## Start DATA LINES

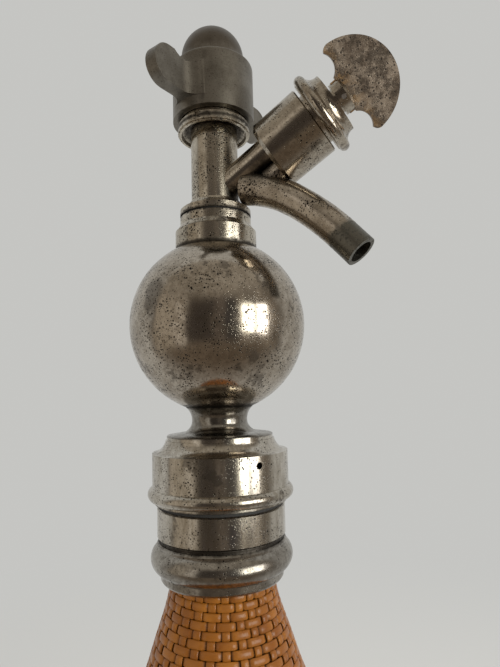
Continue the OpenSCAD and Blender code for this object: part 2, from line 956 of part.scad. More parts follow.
module spindle()
    color(brass)
        difference() {
            union() {
                bar(spindle_r, spindle_s, head_s - spindle_s + 0.2);
                turned_on_tap()
                    polygon([
                        [0, head_s], [head_r, head_s], [head_r, head_s + head_h],
                        [head_r - head_chamfer, head_s + head_h + head_chamfer],
                        [0, head_s + head_h + head_chamfer]
                    ]);
            }
            // Hole for the jumper's stem
            bar(2 + fit, spindle_s - eps, 5);
            // Slot for the key plate and the hole for its pin
            key_place()
                linear_extrude(key_t + 2 * fit, center = true)
                    translate([head_s + 0.8, -10])
                        square([10, 20]);
            key_pin_bar(key_pin_r + fit, 3 * head_r);
        }

// Places a flat piece in the key's plane: its x runs along the tap's axis
module key_place()
    on_tap()
        rotate([key_turn, 0, 0])
            rotate([90, 0, 0])
                children();

// Outline of the key plate: a disc with two round notches and blunt horns
module key_outline() {
    notch_r = 5.1;
    notch_t = 10.6;
    notch_s = key_centre - 4.6;
    horn_r = 2.2;
    horn_s = key_centre + 1.6;
    horn_t = sqrt(pow(key_r - horn_r, 2) - pow(horn_s - key_centre, 2));
    difference() {
        union() {
            intersection() {
                translate([key_centre, 0])
                    circle(r = key_r);
                translate([horn_s, -key_r])
                    square([key_r, 2 * key_r]);
            }
            translate([horn_s - horn_r, -horn_t])
                square([horn_r + 0.01, 2 * horn_t]);
            for (m = [-1, 1])
                translate([horn_s, m * horn_t])
                    circle(r = horn_r);
            translate([head_s + 0.8 + fit, -notch_t + notch_r - 0.1])
                square([key_centre - head_s, 2 * (notch_t - notch_r) + 0.2]);
            translate([key_centre - 2, -notch_t])
                square([3, 2 * notch_t]);
        }
        for (m = [-1, 1])
            translate([notch_s, m * notch_t])
                circle(r = notch_r);
    }
}

module wing_key()
    color(brass)
        difference() {
            key_place()
                linear_extrude(key_t, center = true)
                    key_outline();
            key_pin_bar(key_pin_r + fit, 2 * key_t);
        }

// Bar across the key plate at its pin
module key_pin_bar(r, l)
    key_place()
        translate([key_pin_s, 0, 0])
            cylinder(r = r, h = l, center = true);

module key_pin()
    color(steel)
        key_pin_bar(key_pin_r, 2 * head_r - 1);

wicker_base();
wicker_cover();
bottle();
dip_tube();
tube_sleeve();
neck_skirt();
neck_sleeve();
neck_gasket();
coupling_nut();
mouth_washer();
head_plug();
pedestal();
riser_tube();
globe_lower();
globe_upper();
collar_boss();
collar_nut();
collar_washer();
column();
bulb_holder();
bulb_seal();
piercing_pin();
check_ball();
check_spring();
gas_bulb();
cap_pad();
wing_cap();
arm();
tap_body();
spout();
valve_washer();
valve_jumper();
packing_washer();
gland_packing();
gland_nut();
spindle();
wing_key();
key_pin();
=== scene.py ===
"""Looks of a soda siphon with a wicker-covered bottle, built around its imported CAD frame.

Lengths are in metres, Z up, in the frame's own axes: the base rests on z = 0, the
bottle's axis is Z and the spout points along +X. Profiles are lists of (radius, height).
"""

from __future__ import annotations

import functools
import json
import logging
import math
from dataclasses import dataclass
from enum import Enum
from typing import Any

import bmesh
import bpy
import numpy as np
from mathutils import Matrix, Vector

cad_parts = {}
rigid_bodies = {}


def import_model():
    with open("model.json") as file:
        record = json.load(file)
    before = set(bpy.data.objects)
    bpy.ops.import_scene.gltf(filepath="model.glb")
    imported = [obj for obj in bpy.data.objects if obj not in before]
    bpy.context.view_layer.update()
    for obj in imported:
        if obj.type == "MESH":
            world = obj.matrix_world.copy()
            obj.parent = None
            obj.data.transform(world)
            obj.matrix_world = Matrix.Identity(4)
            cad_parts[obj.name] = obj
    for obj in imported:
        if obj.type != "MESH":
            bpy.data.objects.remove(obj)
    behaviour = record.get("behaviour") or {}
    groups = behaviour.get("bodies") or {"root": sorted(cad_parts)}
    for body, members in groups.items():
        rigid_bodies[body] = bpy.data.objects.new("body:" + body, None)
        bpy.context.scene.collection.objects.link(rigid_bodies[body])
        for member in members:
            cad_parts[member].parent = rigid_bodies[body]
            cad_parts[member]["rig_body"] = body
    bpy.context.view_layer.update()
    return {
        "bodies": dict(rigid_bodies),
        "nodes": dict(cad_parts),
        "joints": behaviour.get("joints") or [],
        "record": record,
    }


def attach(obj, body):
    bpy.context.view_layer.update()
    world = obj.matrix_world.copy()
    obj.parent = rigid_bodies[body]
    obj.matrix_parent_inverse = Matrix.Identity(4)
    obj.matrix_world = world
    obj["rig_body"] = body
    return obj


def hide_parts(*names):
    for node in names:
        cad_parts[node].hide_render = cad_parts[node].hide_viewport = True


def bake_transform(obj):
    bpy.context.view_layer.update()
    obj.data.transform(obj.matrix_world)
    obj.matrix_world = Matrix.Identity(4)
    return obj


LOG = logging.getLogger("siphon")
MM = 0.001
RGB = tuple[float, float, float]
Spot = tuple[float, float, float, float]
Array = np.ndarray


# ---- Shader maths ----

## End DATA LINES

(TASK BRIEF) Every line above should be printed again exactly as it stands.

(WRITTEN SOLUTION)
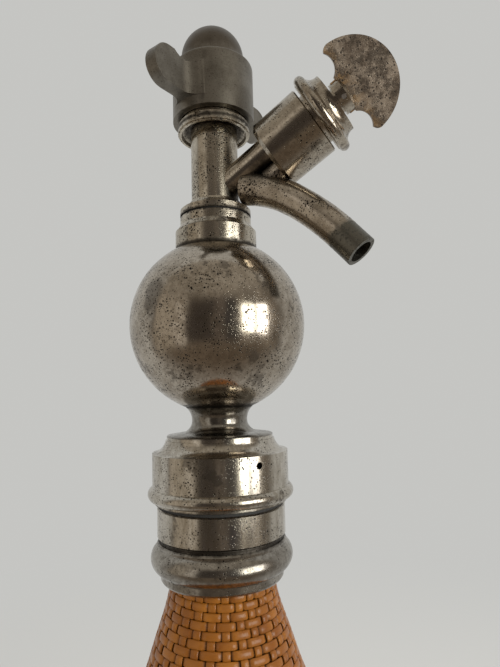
Continue the OpenSCAD and Blender code for this object: part 2, from line 956 of part.scad. More parts follow.
module spindle()
    color(brass)
        difference() {
            union() {
                bar(spindle_r, spindle_s, head_s - spindle_s + 0.2);
                turned_on_tap()
                    polygon([
                        [0, head_s], [head_r, head_s], [head_r, head_s + head_h],
                        [head_r - head_chamfer, head_s + head_h + head_chamfer],
                        [0, head_s + head_h + head_chamfer]
                    ]);
            }
            // Hole for the jumper's stem
            bar(2 + fit, spindle_s - eps, 5);
            // Slot for the key plate and the hole for its pin
            key_place()
                linear_extrude(key_t + 2 * fit, center = true)
                    translate([head_s + 0.8, -10])
                        square([10, 20]);
            key_pin_bar(key_pin_r + fit, 3 * head_r);
        }

// Places a flat piece in the key's plane: its x runs along the tap's axis
module key_place()
    on_tap()
        rotate([key_turn, 0, 0])
            rotate([90, 0, 0])
                children();

// Outline of the key plate: a disc with two round notches and blunt horns
module key_outline() {
    notch_r = 5.1;
    notch_t = 10.6;
    notch_s = key_centre - 4.6;
    horn_r = 2.2;
    horn_s = key_centre + 1.6;
    horn_t = sqrt(pow(key_r - horn_r, 2) - pow(horn_s - key_centre, 2));
    difference() {
        union() {
            intersection() {
                translate([key_centre, 0])
                    circle(r = key_r);
                translate([horn_s, -key_r])
                    square([key_r, 2 * key_r]);
            }
            translate([horn_s - horn_r, -horn_t])
                square([horn_r + 0.01, 2 * horn_t]);
            for (m = [-1, 1])
                translate([horn_s, m * horn_t])
                    circle(r = horn_r);
            translate([head_s + 0.8 + fit, -notch_t + notch_r - 0.1])
                square([key_centre - head_s, 2 * (notch_t - notch_r) + 0.2]);
            translate([key_centre - 2, -notch_t])
                square([3, 2 * notch_t]);
        }
        for (m = [-1, 1])
            translate([notch_s, m * notch_t])
                circle(r = notch_r);
    }
}

module wing_key()
    color(brass)
        difference() {
            key_place()
                linear_extrude(key_t, center = true)
                    key_outline();
            key_pin_bar(key_pin_r + fit, 2 * key_t);
        }

// Bar across the key plate at its pin
module key_pin_bar(r, l)
    key_place()
        translate([key_pin_s, 0, 0])
            cylinder(r = r, h = l, center = true);

module key_pin()
    color(steel)
        key_pin_bar(key_pin_r, 2 * head_r - 1);

wicker_base();
wicker_cover();
bottle();
dip_tube();
tube_sleeve();
neck_skirt();
neck_sleeve();
neck_gasket();
coupling_nut();
mouth_washer();
head_plug();
pedestal();
riser_tube();
globe_lower();
globe_upper();
collar_boss();
collar_nut();
collar_washer();
column();
bulb_holder();
bulb_seal();
piercing_pin();
check_ball();
check_spring();
gas_bulb();
cap_pad();
wing_cap();
arm();
tap_body();
spout();
valve_washer();
valve_jumper();
packing_washer();
gland_packing();
gland_nut();
spindle();
wing_key();
key_pin();
=== scene.py ===
"""Looks of a soda siphon with a wicker-covered bottle, built around its imported CAD frame.

Lengths are in metres, Z up, in the frame's own axes: the base rests on z = 0, the
bottle's axis is Z and the spout points along +X. Profiles are lists of (radius, height).
"""

from __future__ import annotations

import functools
import json
import logging
import math
from dataclasses import dataclass
from enum import Enum
from typing import Any

import bmesh
import bpy
import numpy as np
from mathutils import Matrix, Vector

cad_parts = {}
rigid_bodies = {}


def import_model():
    with open("model.json") as file:
        record = json.load(file)
    before = set(bpy.data.objects)
    bpy.ops.import_scene.gltf(filepath="model.glb")
    imported = [obj for obj in bpy.data.objects if obj not in before]
    bpy.context.view_layer.update()
    for obj in imported:
        if obj.type == "MESH":
            world = obj.matrix_world.copy()
            obj.parent = None
            obj.data.transform(world)
            obj.matrix_world = Matrix.Identity(4)
            cad_parts[obj.name] = obj
    for obj in imported:
        if obj.type != "MESH":
            bpy.data.objects.remove(obj)
    behaviour = record.get("behaviour") or {}
    groups = behaviour.get("bodies") or {"root": sorted(cad_parts)}
    for body, members in groups.items():
        rigid_bodies[body] = bpy.data.objects.new("body:" + body, None)
        bpy.context.scene.collection.objects.link(rigid_bodies[body])
        for member in members:
            cad_parts[member].parent = rigid_bodies[body]
            cad_parts[member]["rig_body"] = body
    bpy.context.view_layer.update()
    return {
        "bodies": dict(rigid_bodies),
        "nodes": dict(cad_parts),
        "joints": behaviour.get("joints") or [],
        "record": record,
    }


def attach(obj, body):
    bpy.context.view_layer.update()
    world = obj.matrix_world.copy()
    obj.parent = rigid_bodies[body]
    obj.matrix_parent_inverse = Matrix.Identity(4)
    obj.matrix_world = world
    obj["rig_body"] = body
    return obj


def hide_parts(*names):
    for node in names:
        cad_parts[node].hide_render = cad_parts[node].hide_viewport = True


def bake_transform(obj):
    bpy.context.view_layer.update()
    obj.data.transform(obj.matrix_world)
    obj.matrix_world = Matrix.Identity(4)
    return obj


LOG = logging.getLogger("siphon")
MM = 0.001
RGB = tuple[float, float, float]
Spot = tuple[float, float, float, float]
Array = np.ndarray


# ---- Shader maths ----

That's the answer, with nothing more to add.